Daniel Malan: Social issues are the most challenging because they require in-depth local knowledge and are not as easily quantifiable as environmental performance or the more formal aspects of governance.
Emerging Markets ESG: The Public Investment Corporation Rating Matrix (the Matrix) is one of the flagship products of the Centre for Corporate Governance in Africa. Would you please introduce the Matrix and explain its impact. The Matrix has been used for four consecutive years. Have you discerned any trends?
Daniel Malan: The Centre was appointed by the South African Public Investment Corporation (PIC) in 2008 to develop a Corporate Governance Rating Matrix to be applied to listed South African corporations. The PIC is a government-owned asset manager and one of the largest asset managers on the African continent. During the first two years the research included the top 40 companies listed on the Johannesburg Stock Exchange (JSE). From 2011 onwards this was expanded to include the top 100 companies listed on the JSE.
The Matrix incorporates existing PIC, South African and international corporate governance standards and best practice. Compliance-related information received from the PIC was balanced with “softer” measures on adherence to the fundamental corporate governance values of transparency, honesty and accountability.
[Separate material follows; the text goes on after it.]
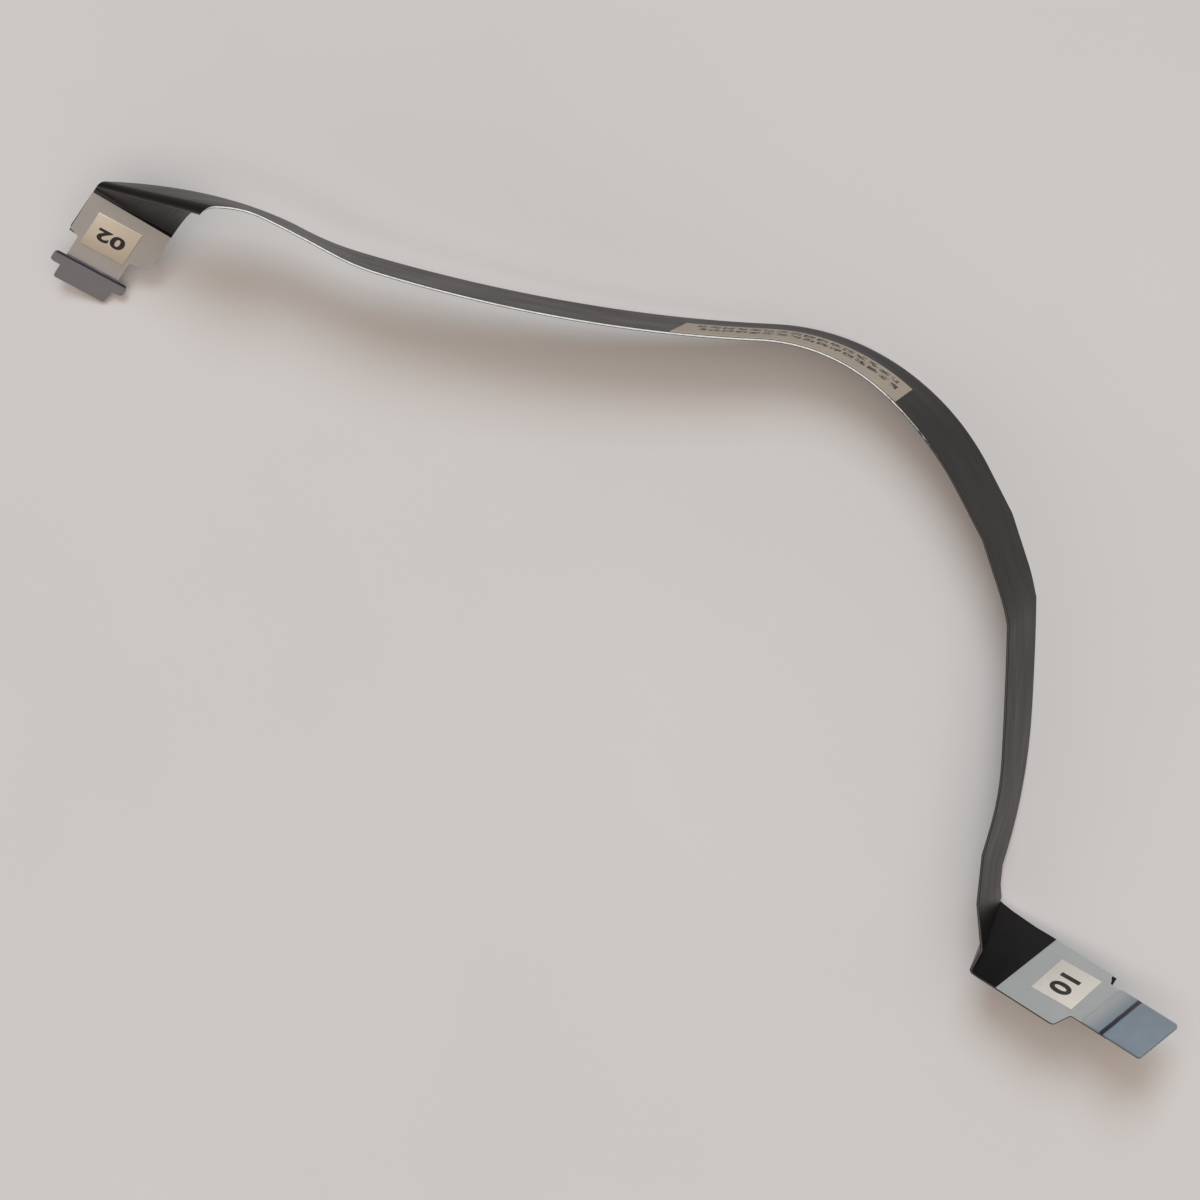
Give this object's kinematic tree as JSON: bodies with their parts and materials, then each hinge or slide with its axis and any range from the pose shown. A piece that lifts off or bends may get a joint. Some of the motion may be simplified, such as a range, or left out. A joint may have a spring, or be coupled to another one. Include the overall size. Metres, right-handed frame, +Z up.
{
  "type": "flat flex cable",
  "caption": "Flat flex cable with black covers, necked contact tails with stiffeners and paper labels, folded near one end and curled over at the other.",
  "frame": {"origin": "on the table, below the centre of the box round the cable as it lies", "axes": "+Z up from the table, +X along the longer side of the folded cable, from end b to end a"},
  "size_m": [0.1186, 0.0689, 0.0163],
  "materials": {
    "film_light": "satin",
    "film_white": "satin",
    "tinned_copper": "satin",
    "cover_black": "gloss",
    "stiffener_blue": "satin",
    "stiffener_grey": "satin",
    "paper_white": "matte",
    "paper_cream": "matte"
  },
  "bodies": {
    "root": {"top_insulation": "film_light", "bottom_insulation": "film_white", "conductor_01": "tinned_copper", "conductor_02": "tinned_copper", "conductor_03": "tinned_copper", "conductor_04": "tinned_copper", "conductor_05": "tinned_copper", "conductor_06": "tinned_copper", "conductor_07": "tinned_copper", "conductor_08": "tinned_copper", "conductor_09": "tinned_copper", "conductor_10": "tinned_copper", "cover_front": "cover_black", "cover_back": "cover_black", "stiffener_a": "stiffener_blue", "stiffener_b": "stiffener_grey", "label_a": "paper_white", "label_b": "paper_cream", "label_long": "paper_cream"}
  },
  "joints": []
}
The emphasis was on the development of core indicators that focus on material issues and performance, rather than extensive tick-box questions on technical issues.
The Matrix includes 16 categories: board, individual directors, executive management, remuneration, shareholder treatment, auditing and accounting, disclosure and reporting, corporate behaviour, corporate culture, sustainability report, UN Global Compact, human rights, transformation, health and safety, corporate responsibility and environmental.
The results of the Matrix are not disclosed publicly but only presented to our client, the PIC, who uses the data as part of their ongoing engagement with companies. We have seen a gradual increase in the performance of companies, which reflects the growing awareness of ESG issues in the South African context.